-- begin DATASET CONTENT --

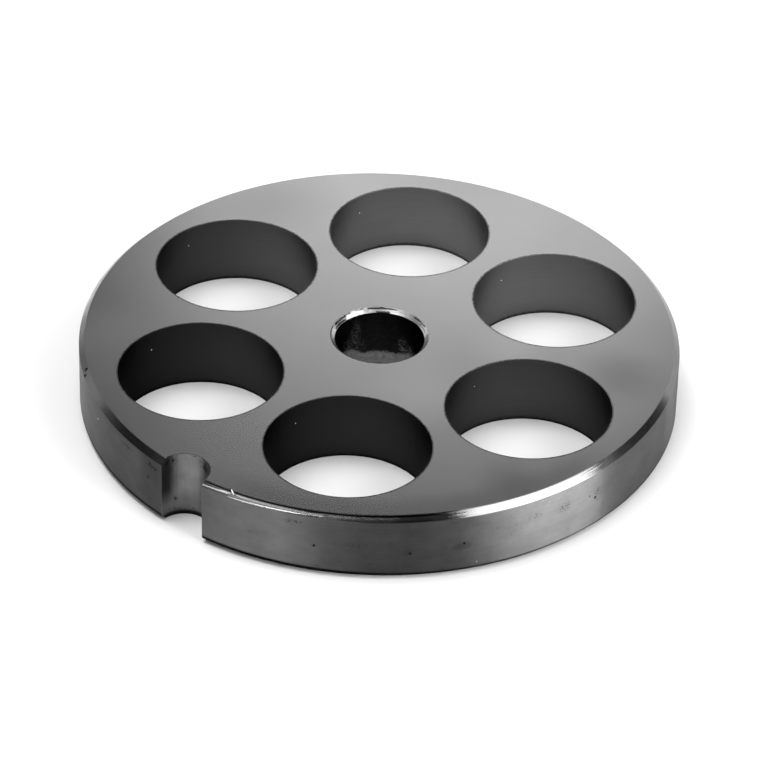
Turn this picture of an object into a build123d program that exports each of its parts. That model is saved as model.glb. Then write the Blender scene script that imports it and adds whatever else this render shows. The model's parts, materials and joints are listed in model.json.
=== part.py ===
from build123d import *
import math
import os

# A perforated plate for a meat grinder: one steel disc, turned, drilled, notched and ground flat
# on both faces, so that it can be turned over when one face is worn.
# Millimetres. The origin is on the plate's axis, in its lower face, and +Z is up the axis.
# The locating notch is at -Y.

# The disc
plate_diameter = 70.0
plate_thickness = 8.5
rim_chamfer = 0.65  # leg of the 45 degree chamfer at both ends of the turned rim

# The bore, which turns on the stud at the end of the feed screw
bore_diameter = 10.5
bore_chamfer = 0.5  # leg of the 45 degree countersink at both ends of the bore

# The meat holes, in one ring
meat_hole_diameter = 19.0
rim_web = 3.5  # least metal between a meat hole and the rim
hole_web = 3.0  # least metal between one meat hole and the next

# The locating notch, which the peg in the grinder's head keeps from turning
notch_width = 6.0
notch_depth = 3.5  # from the rim to the notch's round end
notch_direction = -90.0  # degrees about the axis, from +X

# Worked out from the sizes above
plate_radius = plate_diameter / 2
bore_radius = bore_diameter / 2
meat_hole_radius = meat_hole_diameter / 2
notch_radius = notch_width / 2
hole_ring_radius = plate_radius - rim_web - meat_hole_radius
notch_centre_radius = plate_radius - notch_depth + notch_radius


def meat_hole_count():
    """As many holes as the ring takes with a full web between each two."""
    half_pitch = math.asin((meat_hole_radius + hole_web / 2) / hole_ring_radius)
    rounding = 1e-6
    return math.floor(math.pi / half_pitch + rounding)


def turned_disc():
    """The blank: a disc with a chamfered rim and a countersunk bore, turned as one profile."""
    half_section = [
        (bore_radius + bore_chamfer, 0),
        (plate_radius - rim_chamfer, 0),
        (plate_radius, rim_chamfer),
        (plate_radius, plate_thickness - rim_chamfer),
        (plate_radius - rim_chamfer, plate_thickness),
        (bore_radius + bore_chamfer, plate_thickness),
        (bore_radius, plate_thickness - bore_chamfer),
        (bore_radius, bore_chamfer),
    ]
    with BuildPart() as disc:
        with BuildSketch(Plane.XZ):
            with BuildLine():
                Polyline(*half_section, close=True)
            make_face()
        revolve(axis=Axis.Z)
    return disc.part


def meat_holes():
    """The ring of straight holes. Their sharp edges cut, so they have no chamfer."""
    count = meat_hole_count()
    first_hole = notch_direction + 180 / count
    with BuildPart() as drills:
        with BuildSketch():
            with PolarLocations(hole_ring_radius, count, start_angle=first_hole):
                Circle(meat_hole_radius)
        extrude(amount=plate_thickness)
    return drills.part


def locating_notch():
    """A round-ended slot, cut in from the rim through both chamfers, midway between two meat holes."""
    mouth_radius = plate_radius + notch_radius
    with BuildPart() as cutter:
        with BuildSketch(Plane.XY.rotated((0, 0, notch_direction))):
            with Locations((notch_centre_radius, 0)):
                Circle(notch_radius)
            with Locations(((notch_centre_radius + mouth_radius) / 2, 0)):
                Rectangle(mouth_radius - notch_centre_radius, notch_width)
        extrude(amount=plate_thickness)
    return cutter.part


def grinder_plate():
    return turned_disc() - meat_holes() - locating_notch()


os.makedirs("parts", exist_ok=True)
export_step(grinder_plate(), "parts/grinder_plate.step")
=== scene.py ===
import bmesh
import bpy
import json
import math
from mathutils import Matrix, Vector


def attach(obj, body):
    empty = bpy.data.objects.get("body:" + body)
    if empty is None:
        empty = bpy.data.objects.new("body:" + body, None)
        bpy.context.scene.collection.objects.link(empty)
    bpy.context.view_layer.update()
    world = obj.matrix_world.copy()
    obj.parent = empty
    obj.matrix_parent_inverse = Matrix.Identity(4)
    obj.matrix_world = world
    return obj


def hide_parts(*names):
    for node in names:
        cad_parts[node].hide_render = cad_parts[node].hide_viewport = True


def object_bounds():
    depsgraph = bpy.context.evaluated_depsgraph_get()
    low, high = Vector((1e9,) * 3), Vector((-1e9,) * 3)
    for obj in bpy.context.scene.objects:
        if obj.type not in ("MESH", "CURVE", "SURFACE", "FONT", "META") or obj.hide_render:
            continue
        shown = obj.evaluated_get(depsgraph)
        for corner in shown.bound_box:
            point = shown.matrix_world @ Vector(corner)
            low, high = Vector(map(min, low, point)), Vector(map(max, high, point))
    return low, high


# A meat grinder plate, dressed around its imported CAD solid. Everything is in metres.

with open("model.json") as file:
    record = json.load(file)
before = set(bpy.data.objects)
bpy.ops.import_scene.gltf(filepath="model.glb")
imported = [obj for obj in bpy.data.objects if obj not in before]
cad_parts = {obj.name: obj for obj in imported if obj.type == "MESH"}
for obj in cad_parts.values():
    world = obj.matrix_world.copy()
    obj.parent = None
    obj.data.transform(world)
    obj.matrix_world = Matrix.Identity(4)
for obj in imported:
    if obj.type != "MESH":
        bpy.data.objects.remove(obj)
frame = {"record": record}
cadLow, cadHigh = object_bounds()
mm = 0.001
print("frame: the packed plate is loaded")


# helpers for node trees
def feed(tree, socket, value):
    if isinstance(value, Field):
        value = value.socket
    if isinstance(value, bpy.types.NodeSocket):
        tree.links.new(value, socket)
    else:
        socket.default_value = value


def addNode(tree, kind, inputs=None, **settings):
    made = tree.nodes.new(kind)
    for name, value in settings.items():
        setattr(made, name, value)
    for name, value in (inputs or {}).items():
        feed(tree, made.inputs[name], value)
    return made


class Field:
    # a number in a node tree, so that sums can be written as sums
    def __init__(self, tree, socket):
        self.tree = tree
        self.socket = socket

    def maths(self, operation, *others, clamp=False):
        made = self.tree.nodes.new("ShaderNodeMath")
        made.operation = operation
        made.use_clamp = clamp
        for socket, value in zip(made.inputs, (self, *others)):
            feed(self.tree, socket, value)
        return Field(self.tree, made.outputs[0])

    def __add__(self, other):
        return self.maths("ADD", other)

    def __sub__(self, other):
        return self.maths("SUBTRACT", other)

    def __mul__(self, other):
        return self.maths("MULTIPLY", other)

    def __truediv__(self, other):
        return self.maths("DIVIDE", other)

    def clamped(self):
        return self.maths("ADD", 0.0, clamp=True)

    def above(self, limit):
        return self.maths("GREATER_THAN", limit)

    def below(self, limit):
        return self.maths("LESS_THAN", limit)

    def ramp(self, start, end, low=0.0, high=1.0):
        made = addNode(self.tree, "ShaderNodeMapRange", interpolation_type="SMOOTHSTEP")
        for socket, value in zip(made.inputs, (self, start, end, low, high)):
            feed(self.tree, socket, value)
        return Field(self.tree, made.outputs[0])

    def between(self, start, end, soft):
        return self.ramp(start - soft, start + soft) * self.ramp(end - soft, end + soft, 1.0, 0.0)

    def dimmed(self, where, shade):
        # shade times as bright where the mask is 1
        return self * (where * (shade - 1) + 1)


def parts(tree, vector):
    made = addNode(tree, "ShaderNodeSeparateXYZ", {"Vector": vector})
    return [Field(tree, socket) for socket in made.outputs]


def joined(tree, x, y, z):
    return addNode(tree, "ShaderNodeCombineXYZ", {"X": x, "Y": y, "Z": z}).outputs[0]


def noise(tree, vector, detail=2.0, roughness=0.5):
    made = addNode(tree, "ShaderNodeTexNoise", {
        "Vector": vector, "Scale": 1.0, "Detail": detail, "Roughness": roughness})
    return Field(tree, made.outputs[0])


def pattern(tree, x, y, z, texture):
    # texture: how finely it varies across the plate and up it, in each metre, then detail and roughness
    flat, tall, detail, roughness = texture
    return noise(tree, joined(tree, x * flat, y * flat, z * tall), detail, roughness)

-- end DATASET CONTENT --

Each line from the start of the listing above through the line containing "hole_web = 3.0" should be copied exactly, please, with no other lines added.

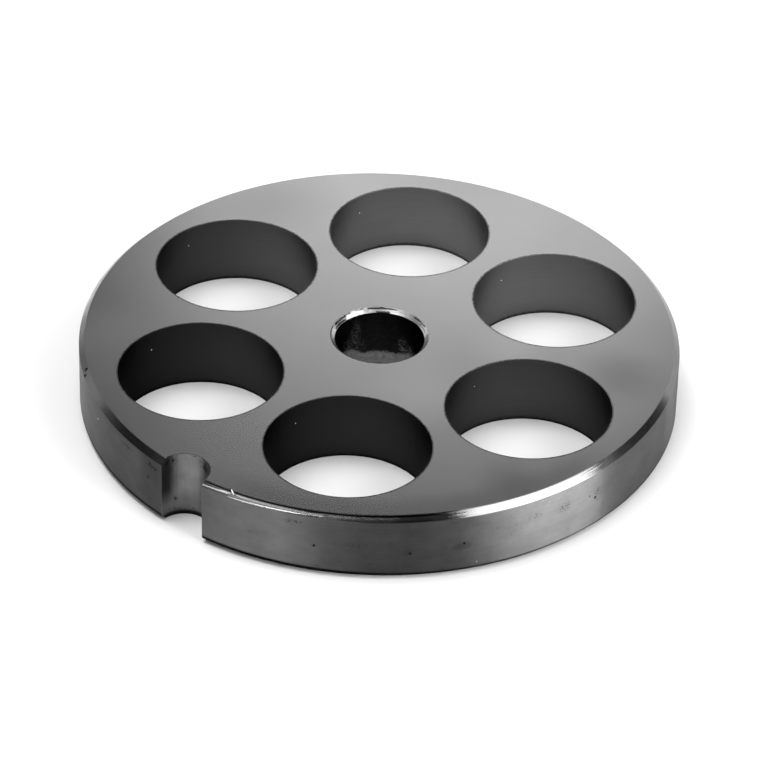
Turn this picture of an object into a build123d program that exports each of its parts. That model is saved as model.glb. Then write the Blender scene script that imports it and adds whatever else this render shows. The model's parts, materials and joints are listed in model.json.
=== part.py ===
from build123d import *
import math
import os

# A perforated plate for a meat grinder: one steel disc, turned, drilled, notched and ground flat
# on both faces, so that it can be turned over when one face is worn.
# Millimetres. The origin is on the plate's axis, in its lower face, and +Z is up the axis.
# The locating notch is at -Y.

# The disc
plate_diameter = 70.0
plate_thickness = 8.5
rim_chamfer = 0.65  # leg of the 45 degree chamfer at both ends of the turned rim

# The bore, which turns on the stud at the end of the feed screw
bore_diameter = 10.5
bore_chamfer = 0.5  # leg of the 45 degree countersink at both ends of the bore

# The meat holes, in one ring
meat_hole_diameter = 19.0
rim_web = 3.5  # least metal between a meat hole and the rim
hole_web = 3.0  # least metal between one meat hole and the next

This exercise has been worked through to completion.